Sounds ridiculous right? Someone's getting old and is so afraid of a natural process that has happened to countless billions in the past, they're willing to shell out a bunch of money to try and reverse it. Where's Philip Dick when you need him?

Yet the notion is real. According to CNBC, a start-up company named Ambrosia is offering patients the ability to turn back the clock resting on not much more than the manipulation of abject fear and pseudo-science that obviously counts now because look at where we are as a country. For the measly cost of a semester at school ($8,000), the company promises clients the freshest millennial blood to replace old person blood. 

So far, about 100 people have signed up for the new prospect, says founder Dr. Jesse Karmazin. The blood, typically taken from teenagers (though anyone under 25 is eligible), is bought from a blood bank with the donor completely unaware of what their juice is being used for. Say you're a healthy 18-year-old and want to do better for the community — so you sit down, donate blood and then drink orange juice like a good lad thinking it'll help crash victims or someone with a botched surgery needing life. But nope, it goes to a withering hag with a golden umbrella. Sad.
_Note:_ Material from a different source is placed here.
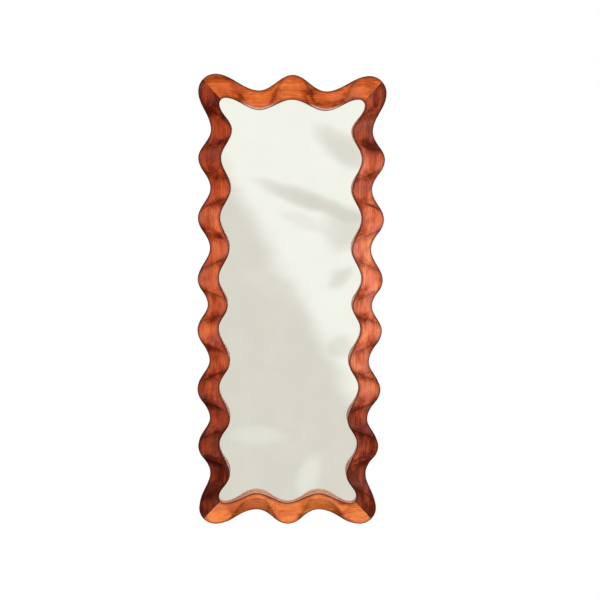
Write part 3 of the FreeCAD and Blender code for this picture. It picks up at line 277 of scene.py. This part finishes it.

Tech billionaire Peter Thiel was once super excited about the notion of taking blood from kids, too. “I’m looking into parabiosis stuff, which I think is really interesting," he once told Inc. Magazine. "This is where they did the young blood into older mice and they found that had a massive rejuvenating effect. I think there are a lot of these things that have been strangely under-explored.”

He's since admitted to taking HGH pills everyday to try and live to 120.

The science behind it is … kind of not there. Karmazin started the company after reviewing the same research Thiel was talking about, yet the general consensus is that the results are far from definitive — some researchers even vocalizing an ethical hang-up about Ambrosia possibly taking advantage of people's fears without due process. 

Moral of the story: You're probably going to die. Suck it up, buttercup.